Which brings us to the final act of the show, in the town saloon. It takes a moment for my eyes to adjust to the light of this new world. It’s like when you’re playing a video game and you’ve spent forever on the same, impossible level and then you finally beat the bad guy and get to advance to the next scene. There’s Hershel at the bar, calmly sipping his whiskey. He tells Grimes that when Carl survived he thought it was was the miracle he’d been waiting for. It made him able to keep hoping that the zombies in the barn could be cured. But now he realizes that it was a bait and switch, and that Grimes’s crew are like a plague who take no responsibility for their actions. Oh man, did I love hearing that. Preach it, Hersh.

And then no sooner are the words out of his mouth that I experience my own form of a miracle.

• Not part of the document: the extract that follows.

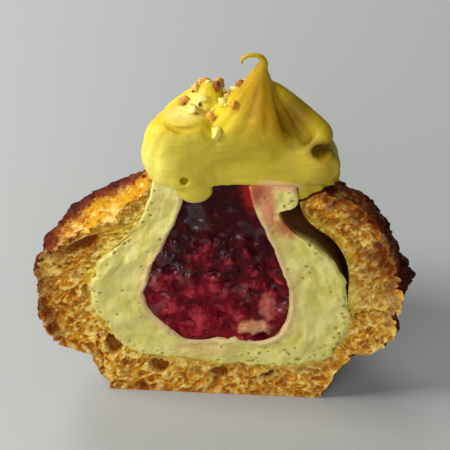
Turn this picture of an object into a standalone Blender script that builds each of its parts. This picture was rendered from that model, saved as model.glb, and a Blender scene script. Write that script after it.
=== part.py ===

Sparkling new characters in the form of a fun-loving guy and his overweight sidekick. They take a seat, have some drinks, unravel a bit of information about what’s happening in the world. I imagine a whole new show from here on out, sort of like Cheers only with more zombies and less sexual tension. We might never have to go back to that farm again.

Pretty soon, though, things turn dark. These new faces turn out to be guest stars instead of featured players — the old bait and switch. Mazzara wants to infuse some horror movie suspense back into the show and his intentions are evident in this scene. Even though I personally didn’t find it that tense, I appreciated the effort. It means that the show is trying to expand and become about something bigger. Also, it’s a no-turning-back moment for Grimes, which hopefully means he’ll be less of a handwringer from here on out. No matter what happens, though, I’m skeptical that it will be monumental enough to justify killing off the first people I haven’t wanted to kill on this show in a very long time.